Section 1453, Ky. Stats., authorizes the placing of a name upon the ballot of a candidate for a county office "when petitioned so to do by electors qualified to vote for such candidates," and requires 100 such petitioners in the case of a county office. In another part of that same section it refers to the petitioners as "the subscribers," and in still another place it refers to "the signatures" to such petition. The conclusion from this language seems inescapable that the statute contemplated either a personal signature, or one made by *Page 34 another in the presence of the person whose name was signed.

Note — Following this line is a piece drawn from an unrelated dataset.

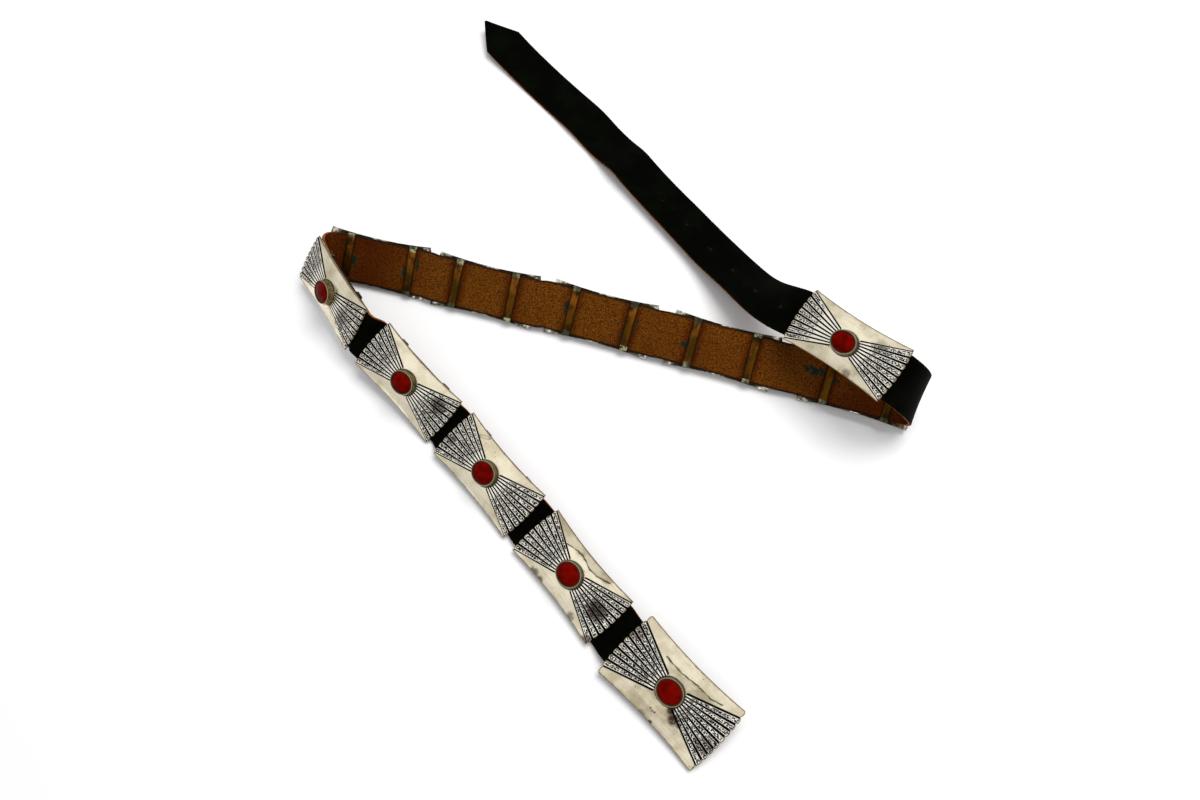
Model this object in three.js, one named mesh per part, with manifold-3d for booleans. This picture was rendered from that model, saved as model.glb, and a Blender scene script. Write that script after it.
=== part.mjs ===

To say that one might validate the action of another in signing his name to such petition at a time when he was not present and knew nothing of it, would open a broad and smooth avenue for the perpetration of fraud; it would be equivalent to saying that one in the privacy of his home or office might sign the names of all the electors in a county without authority and in their absence, and if thereafter he could procure from a sufficient number of them a statement that it met with their approval, the petition would become a lawful one because of such ratification. We are unwilling to hold that there can be any such ratification by an elector to validate such an unauthorized act.

The cases of Attorney General v. Clark, 26 R.I. 470, and Commonwealth v. Connelly, 163 Mass. 539, will be found to be interesting and instructive upon this question, particularly as they both deal with statutes similar to ours.

The contention that contestant could not maintain this action because she herself was not entitled to the office is disposed of in the case of Combs v. Dixon.

It results from what we have said that neither contestant nor contestee was elected to the office of sheriff, and the court should, therefore, have entered a judgment declaring neither of them elected, and that a vacancy existed to be filled as may be provided by law. Each party will be adjudged to pay his own costs.

The judgment is reversed that such a judgment may be entered.